— START AVAILABLE DATA —

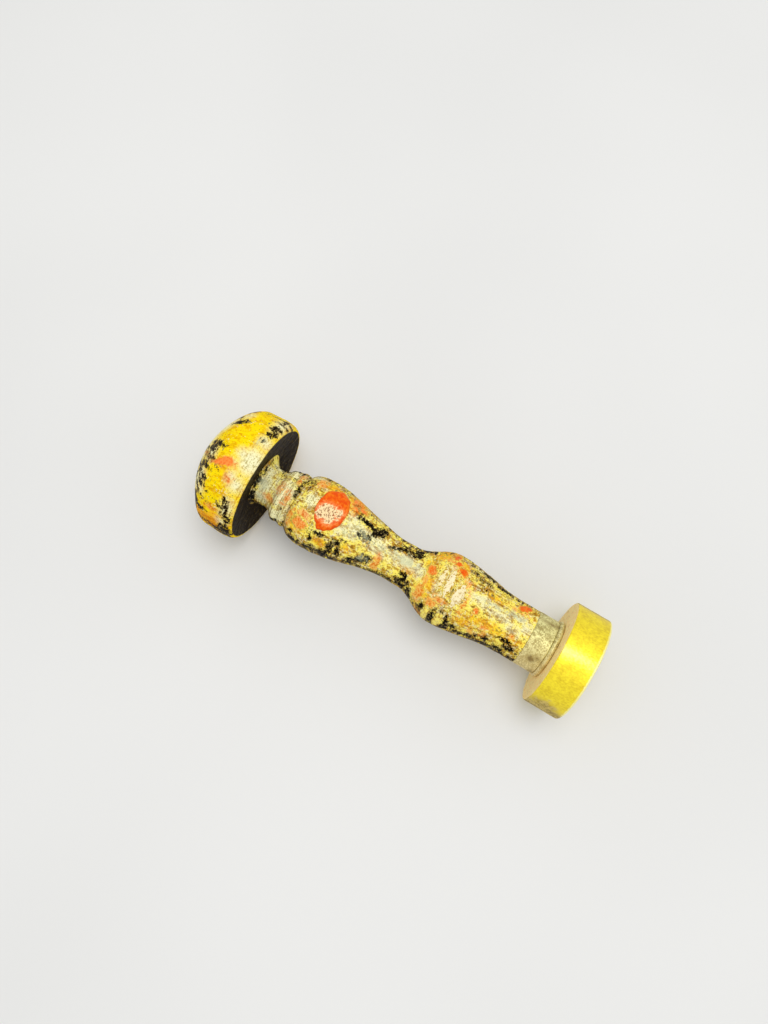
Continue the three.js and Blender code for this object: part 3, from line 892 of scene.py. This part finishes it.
handleLook = {
    "softBloomAndSheen": 0.0,
    "lacquer": (15, 10, 4),
    "ragged": 1.0,
    "low": 0.435,
    "high": 0.53,
    "speckle": 0.10,
    "bright": (255, 238, 104),
    "deep": (188, 142, 44),
    "amber": (255, 214, 44),
    "amberDeep": (232, 158, 34),
}
handleWood = finish("wornLacquerHandle", wornWood(handleLook))
addHandle()
print("handle made")

knob = {
    "step": 0.28,
    "sides": 300,
    "wobble": (0.16, 1.7, 0.10),
    "dents": (0.8, 6.1, 0.04),
    "underWear": (0.7, 8.8, 0.08),
    "neckRoom": 7.2,  # inside this radius are the neck and its socket
    "crownStart": 96,
    "underTop": 87,  # the hollow of the underside ends below this distance
    "underRadius": 14.2,
    "lipStart": 14.25,  # radius where the underside ends and the lip starts
    "lipTop": 86,
    "lipLeft": -0.15,  # lacquer kept there
    "underLeft": 2,
    "rubbing": {"scuffs": 0.42, "bare": -0.34},
    "socket": (3.55, 94.3),
    "flare": (6.6, 86.6),
    "rim": (14.9, 85.45),
    "lip": 0.45,
    "widest": (15.65, 88.85),
    "shoulder": (15.4, 92.75),
    "crownEdge": (12.6, 96.95),
    "crownTop": 101.45,
    "seed": 23,
    "hidden": {
        "chip": (40, (86.4, 99), (0.3, 1.2), (1, 5)),
        "bloom": (8, (86.4, 97), (0.8, 2), (4, 10)),
        "smear": (5, (88, 97), (0.6, 1.6), (2, 6)),
    },
    "lines": [(86, 0.3), (88.4, 0.25), (89, 0.05)],
    # more black lacquer towards the low and far sides: partly painted shade
    "around": [
        (-180, 0.22), (-98, 0.32), (-84, 0.1), (-68, 0.03), (-55, -0.05), (40, -0.1), (60, 0), (90, 0.18),
        (180, 0.22),
    ],
    "chip": [
        (87.4, 43, 0.9, 2.2), (87.4, 39, 0.7, 1.8), (87.5, 31, 0.6, 2.2), (86.7, 34, 0.5, 4),
        (95.7, 31, 0.9, 3, 15), (94.2, 33, 0.6, 1), (95.9, 3, 0.7, 3.4), (97.8, 4, 0.3, 3),
        (95.2, 60, 0.6, 3), (96.9, -5, 0.6, 1.2), (95.9, -13, 0.8, 1), (96.1, -22, 0.8, 2.2),
        (97.8, -24, 0.3, 4), (95.3, -32, 0.6, 2.6), (95.5, -39, 0.5, 1.4), (89.2, -76, 1.2, 0.7, 8),
        (91.2, -79, 1.2, 0.6, 8), (93.2, -60, 0.5, 1.4), (88.1, -38, 0.5, 1.6, 20),
        (88.4, -45, 0.6, 1.6, -20), (87.1, -55, 0.5, 1.2, 20), (86.6, -60, 0.5, 1.8),
        (97.4, -13, 0.9, 0.8, 14), (97.2, -36, 0.8, 0.7, 16), (97.9, -46, 0.8, 0.8, 18),
        (97.6, -2, 0.7, 0.7, -14), (96.2, -46, 0.7, 0.6, 16), (98.3, -30, 0.6, 0.8, 16),
        (95.9, -61, 1.3, 6.5, 20), (97.6, -70, 1.1, 6, 20), (93.9, -61, 0.5, 2.5), (97.9, -80, 1.2, 6),
        (87.2, -74, 1, 4), (87, -84, 1.4, 6), (88.4, -84, 1.2, 2.4), (96.6, 44, 0.5, 2), (96.9, 58, 0.7, 4),
        (97.6, -66, 0.8, 5), (86.7, 52, 0.8, 1), (86.9, 62, 1.4, 0.9), (98.4, -12, 0.3, 3),
    ],
    # along the low side partly painted shade
    "scuffs": [
        (87.5, -50, 1.4, 16), (87.2, 60, 0.6, 12), (87.2, -72, 2, 15), (96.7, -10, 1.3, 24),
        (96, -54, 0.8, 12), (95.8, 40, 0.8, 8), (97.2, -70, 2.6, 12), (87.9, -40, 0.8, 6),
        (95.4, 57, 1.6, 10), (96.2, -62, 1.4, 9), (88.2, -78, 1.4, 6), (87.9, 23, 0.9, 5),
        (97.9, -28, 0.9, 20),
    ],
    "bare": [(87.7, -62, 0.6, 3), (87.2, 0, 1.4, 16), (90.8, -58, 1.6, 10)],
    # pale, waxy places, and painted highlights on the top of the knob
    "bloom": [
        (87, 1, 2.7, 18), (89.4, 3, 1.4, 8), (87, 22, 1.5, 8), (87.4, -22, 1.6, 10), (89, -18, 1, 8),
        (87.2, 50, 1.4, 22), (87.6, -62, 1, 5), (87.4, -46, 1.4, 14), (88, -62, 0.8, 5), (98.4, 33, 1.8, 18),
        (97.7, -44, 1.8, 20), (100, 0, 1.6, 90), (94.9, 44, 0.9, 8), (95.2, -43, 0.9, 5), (90.2, -6, 0.8, 3),
        (96.8, -8, 1.5, 16), (96.8, -32, 1.6, 12), (97.4, 36, 1.4, 12),
    ],
    "amber": [
        (91.6, -72, 3.4, 16), (91.2, -53, 1.6, 6), (89.6, -62, 1.4, 10), (94.2, -68, 1.4, 8),
        (92.6, -14, 1.2, 4), (89.8, -20, 1.2, 8),
    ],
    "smear": [
        (91, -9, 2, 5), (89.4, -21, 1, 4), (91.4, -53, 0.9, 3), (98.6, -12, 1.2, 4), (94.6, -15, 1.2, 2),
    ],
    "filmAndSheen": [(88.0, 22, 0.5, 5), (88.4, 17, 0.3, 3)],
    "wax": [
        (91.6, -8, 1.4, 6.2), (92.7, -10.5, 1.5, 4.4, -20), (93.8, -13.2, 1.3, 2, -25),
    ],
}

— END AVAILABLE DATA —

Using the listing above, show every line that includes the string "this".

Continue the three.js and Blender code for this object: part 3, from line 892 of scene.py. This part finishes it.
    "neckRoom": 7.2,  # inside this radius are the neck and its socket
    "underTop": 87,  # the hollow of the underside ends below this distance